- _WRITTEN REQUEST_
Return only the stretch of the material below that begins with the line containing "doc.recompute()" and ends with the line containing "bpy.data.objects.remove(obj)", exactly; both of those lines belong to it.
— Start RECORDED DATA —
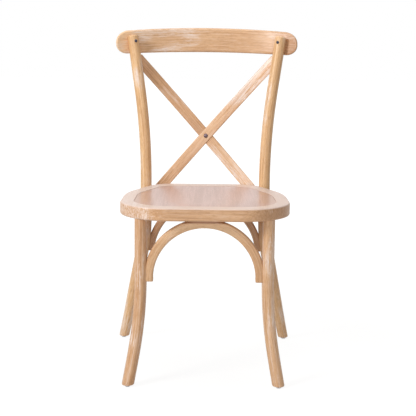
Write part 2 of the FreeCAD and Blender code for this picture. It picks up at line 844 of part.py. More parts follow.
def glides():
    """Domed floor glides and the nails that hold them."""
    pieces, nails = {}, []
    height, radius = size("glide_height"), size("glide_radius")
    nail, length = size("nail_radius"), size("nail_length")
    edge = size("glide_edge")
    rise = (radius ** 2 + edge ** 2) / (2 * edge)
    for leg, line in (("front", leg_line), ("rear", post_line)):
        for name, side in SIDES.items():
            foot = line(side)(0)
            disc = Part.makeCylinder(radius, height, foot)
            ball = Part.makeSphere(rise, foot + UP * rise)
            flat = Part.makeCylinder(size("glide_flat"), height, foot)
            start = foot + UP * size("nail_start")
            bore = hole(start + UP * length, UP, nail, length)
            dome = disc.common(ball.fuse(flat)).cut(bore)
            pieces["glide_%s_%s" % (leg, name)] = dome
            nails.append(Part.makeCylinder(nail, length, start))
            bar = "front_leg_" if leg == "front" else "back_post_"
            drill(bar + name, start + UP * length, UP, nail, length)
    return pieces, nails


# assembly of the pieces

def finished(label, base):
    """Cut a piece's drilled holes and keep it under its own name."""
    if label in holes:
        tool = shape_piece(label + "_holes", Part.makeCompound(holes[label]))
        base = cut(label + "_drilled", base, tool)
    return keep(base, label)


def post_blank(name, side):
    """Post with its top rounded and its rear side cut to the back surface."""
    solid = floor_trim(post_solid(side))
    top = size("post_top_height")
    ring = [e for e in solid.Edges if e.BoundBox.ZMax > top - SAME_PLACE and
            e.BoundBox.ZLength < size("post_radius")]
    solid = solid.makeFillet(size("post_top_round"), ring)
    blank = shape_piece("post_bar_" + name, solid)
    gap = size("fit_gap")
    offset = -size("slat_step") if side > 0 else 0
    slat_low = size("slat_top") - size("slat_notch")
    reach = size("back_y")
    for part, low, high, front in (("slat", slat_low, size("slat_top") + gap, offset),
                                   ("rail", size("slat_top") + gap, size("rail_top"), 0)):
        label = "post_%s_%s" % (part, name)
        zone = box(label + "_zone", V(-reach, 0, low), V(reach, 2 * reach, high))
        band = back_band(label + "_band", front - gap, size("rail_thickness") * 3)
        blank = cut(label + "_cut", blank, common(label + "_flat", zone, band))
    return blank


def leg_blank(name, side):
    """Front leg with the tenon that enters the seat rim."""
    leg = floor_trim(leg_solid(side))
    top = leg_line(side)(SEAT_BOTTOM)
    tenon = Part.makeCylinder(size("tenon_radius"), size("tenon_length"), top)
    holes.setdefault("seat_rim_" + name, []).append(
        Part.makeCylinder(size("tenon_radius") + size("hole_gap"),
                          size("tenon_length") + size("fit_gap"), top))
    return shape_piece("leg_bar_" + name, leg.fuse(tenon).removeSplitter())


def arch_blank(name):
    """Arch in its place, its ends hollowed to fit the round legs."""
    spec = ARCHES[name]
    body = arch("arch_" + name + "_bent", spec["radius"], spec["thickness"], spec["contact"])
    body.Placement = arch_matrix(spec)
    if name == "rear":
        low = V(-FAR, -FAR, arch_end_height(spec))
        body = common("arch_rear_sawn", body, box("arch_rear_room", low, V(FAR, FAR, FAR)))
    gap = size("fit_gap")
    sides = [SIDES[name]] if name in SIDES else [-1, 1]
    bars = []
    for side in sides:
        if name != "rear":
            bars.append(leg_solid(side, gap))
        if name != "front":
            bars.append(post_solid(side, gap))
    tool = shape_piece("arch_%s_legs" % name, Part.makeCompound(bars))
    return cut("arch_%s_coped" % name, body, tool)


def fitted_rim(name, piece):
    """Side of the rim, hollowed for its post and flattened for the slat's foot."""
    side = SIDES[name]
    gap = size("fit_gap")
    post = shape_piece("rim_%s_post" % name, post_solid(side, gap))
    piece = cut("rim_%s_hollow" % name, piece, post)
    offset = -size("slat_step") if side < 0 else 0
    low = V(min(side * slat_foot_limit(), 0), 0, 0)
    high = V(max(side * slat_foot_limit(), 0), FAR, FAR)
    zone = box("foot_zone_" + name, low, high)
    band = back_band("foot_band_" + name, offset - gap, size("rail_thickness") * 3)
    return cut("rim_%s_flat" % name, piece, common("foot_flat_" + name, zone, band))


def build():
    place_arches()
    legs = {name: leg_blank(name, side) for name, side in SIDES.items()}
    posts = {name: post_blank(name, side) for name, side in SIDES.items()}
    rim = rim_pieces(rim_blank())
    for name in SIDES:
        rim[name] = fitted_rim(name, rim[name])
    step, lap, thickness = size("slat_step"), size("slat_lap"), size("slat_thickness")
    slats = {
        "cross_slat_front": slat("slat_front", 1, -step, lap, 3 * thickness),
        "cross_slat_rear": slat("slat_rear", -1, 0, -3 * thickness, lap + size("fit_gap"))}
    groups = {"rail_screws": rail_screws(),
              "slat_head_screws": slat_screws(True),
              "slat_foot_screws": slat_screws(False),
              "rim_dowels": rim_dowels()}
    groups["crossing_bolt"], groups["crossing_cap_nut"] = crossing_fasteners()
    groups["seat_bolts"], groups["seat_bolt_washers"], groups["seat_bolt_nuts"] = seat_bolts()
    groups["arch_leg_screws"], groups["arch_seat_screws"] = arch_screws()
    glide_pieces, groups["glide_nails"] = glides()
    for name, piece in rim.items():
        finished("seat_rim_" + name, piece)
    finished("seat_panel", seat_panel())
    for name in SIDES:
        finished("front_leg_" + name, legs[name])
        finished("back_post_" + name, posts[name])
    finished("crest_rail", crest_rail())
    for label, piece in slats.items():
        finished(label, piece)
    for name in ARCHES:
        finished("arch_" + name, arch_blank(name))
    for label, shapes in groups.items():
        keep(shape_piece(label, Part.makeCompound(shapes)), label)
    for label, shape in glide_pieces.items():
        keep(shape_piece(label, shape), label)


def centre_on_floor():
    """Move all pieces so that the origin lies under the middle of the chair."""
    bounds = FreeCAD.BoundBox()
    for node in nodes:
        bounds.add(node.Shape.optimalBoundingBox())
    shift = V(0, -(bounds.YMin + bounds.YMax) / 2, -bounds.ZMin)
    for node in nodes:
        node.Placement.Base = node.Placement.Base + shift
    return shift


def check():
    """Stop if any feature failed or any piece has no valid shape."""
    for feature in doc.Objects:
        if "Invalid" in feature.State or "Error" in feature.State:
            raise RuntimeError("%s failed" % feature.Label)
    for node in nodes:
        if not node.Shape.Solids or not node.Shape.isValid():
            raise RuntimeError("%s has no valid solid" % node.Label)


def write():
    os.makedirs("parts", exist_ok=True)
    for node in nodes:
        node.Shape.exportStep("parts/%s.step" % node.Label)


build()
doc.recompute()
check()
print("moved by", centre_on_floor())
write()
for node in nodes:
    print(node.Label, len(node.Shape.Solids), round(node.Shape.Volume))
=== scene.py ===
"""A cross back dining chair of pale limed oak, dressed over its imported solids."""

import logging
import math
from dataclasses import dataclass, field
from enum import Enum
from typing import Any, Callable, Sequence

import bmesh
import bpy
import numpy as np
from mathutils import Matrix, Vector


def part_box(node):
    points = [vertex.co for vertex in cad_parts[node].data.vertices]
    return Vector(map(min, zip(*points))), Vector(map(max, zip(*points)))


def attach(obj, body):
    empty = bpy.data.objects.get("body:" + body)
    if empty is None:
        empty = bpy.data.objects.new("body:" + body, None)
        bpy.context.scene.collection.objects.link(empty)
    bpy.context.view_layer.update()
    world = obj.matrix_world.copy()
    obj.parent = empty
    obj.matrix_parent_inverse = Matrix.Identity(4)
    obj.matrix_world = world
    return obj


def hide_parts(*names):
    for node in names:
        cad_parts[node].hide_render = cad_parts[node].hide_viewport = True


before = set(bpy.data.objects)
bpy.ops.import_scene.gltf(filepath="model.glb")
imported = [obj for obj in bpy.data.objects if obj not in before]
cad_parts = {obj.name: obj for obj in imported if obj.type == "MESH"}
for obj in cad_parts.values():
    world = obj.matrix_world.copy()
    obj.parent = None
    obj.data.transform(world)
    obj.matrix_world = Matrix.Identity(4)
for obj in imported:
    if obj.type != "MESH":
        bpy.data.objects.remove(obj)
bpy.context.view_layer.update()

LOG = logging.getLogger("cross_back_chair")
BODY = "root"

Piece = bpy.types.Object
Material = bpy.types.Material
Place = Sequence[float]
Tone = tuple[int, int, int]

# Points within TOUCH of each other are one point, fitted pieces leave a gap of FIT, and two
# directions whose cosine is past ALIKE count as the same.
MM = 0.001
TOUCH = 0.01 * MM
FIT = 0.2 * MM
ALIKE = 0.9

# The slats end at SLAT_TOP, just below the rail. The one in front starts SLAT_STEP before
# the other.
SEAT_HEIGHT = 455 * MM
RIM_THICKNESS = 32 * MM
SEAT_BOTTOM = SEAT_HEIGHT - RIM_THICKNESS
SLAT_TOP = 814.5 * MM
SLAT_STEP = 2 * MM

# Depths are counted as in the drawing of the chair. The frame is centred on the whole depth,
# so each of them moves by SHIFT_Y, which follows from where a front foot stands in both.
FOOT_Y = -204 * MM
LEG_Y = -165 * MM
SHIFT_Y = sum(corner.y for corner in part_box("glide_front_right")) / 2 - FOOT_Y

# Each piece is cut from a numbered board, whose grain lies that many shifts further on.
GRAIN = "grain"
BOARD_SHIFT = (0.37, 0.11, 0.53)


class Side(Enum):
    """Which side of the chair a piece stands on, seen from the front."""

    LEFT = -1
    RIGHT = 1

    @property
    def word(self) -> str:
        """The side's name, as the solids use it."""
        return self.name.lower()


# Shader wiring


class Wire:
    """A shader socket that takes part in sums written as Python."""

    def __init__(self, board: "Board", socket: bpy.types.NodeSocket | None) -> None:
        """Hold the socket and the board that it is on."""
        self.board, self.socket = board, socket

    def _sum(self, operation: str, *terms: Any) -> "Wire":
        """One Math node."""
        return self.board.node("ShaderNodeMath", {"operation": operation},
                               dict(enumerate(terms)))

    def __add__(self, other: Any) -> "Wire":
        """self + other."""
        return self._sum("ADD", self, other)

    def __radd__(self, other: Any) -> "Wire":
        """other + self."""
        return self._sum("ADD", other, self)

    def __sub__(self, other: Any) -> "Wire":
        """self - other."""
        return self._sum("SUBTRACT", self, other)

    def __rsub__(self, other: Any) -> "Wire":
        """other - self."""
        return self._sum("SUBTRACT", other, self)

    def __mul__(self, other: Any) -> "Wire":
        """self * other."""
        return self._sum("MULTIPLY", self, other)

    def __rmul__(self, other: Any) -> "Wire":
        """other * self."""
        return self._sum("MULTIPLY", other, self)

    def __abs__(self) -> "Wire":
        """self without its sign."""
        return self._sum("ABSOLUTE", self)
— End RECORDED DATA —
- _SOLUTION TO THIS EXERCISE_
doc.recompute()
check()
print("moved by", centre_on_floor())
write()
for node in nodes:
    print(node.Label, len(node.Shape.Solids), round(node.Shape.Volume))
=== scene.py ===
"""A cross back dining chair of pale limed oak, dressed over its imported solids."""

import logging
import math
from dataclasses import dataclass, field
from enum import Enum
from typing import Any, Callable, Sequence

import bmesh
import bpy
import numpy as np
from mathutils import Matrix, Vector


def part_box(node):
    points = [vertex.co for vertex in cad_parts[node].data.vertices]
    return Vector(map(min, zip(*points))), Vector(map(max, zip(*points)))


def attach(obj, body):
    empty = bpy.data.objects.get("body:" + body)
    if empty is None:
        empty = bpy.data.objects.new("body:" + body, None)
        bpy.context.scene.collection.objects.link(empty)
    bpy.context.view_layer.update()
    world = obj.matrix_world.copy()
    obj.parent = empty
    obj.matrix_parent_inverse = Matrix.Identity(4)
    obj.matrix_world = world
    return obj


def hide_parts(*names):
    for node in names:
        cad_parts[node].hide_render = cad_parts[node].hide_viewport = True


before = set(bpy.data.objects)
bpy.ops.import_scene.gltf(filepath="model.glb")
imported = [obj for obj in bpy.data.objects if obj not in before]
cad_parts = {obj.name: obj for obj in imported if obj.type == "MESH"}
for obj in cad_parts.values():
    world = obj.matrix_world.copy()
    obj.parent = None
    obj.data.transform(world)
    obj.matrix_world = Matrix.Identity(4)
for obj in imported:
    if obj.type != "MESH":
        bpy.data.objects.remove(obj)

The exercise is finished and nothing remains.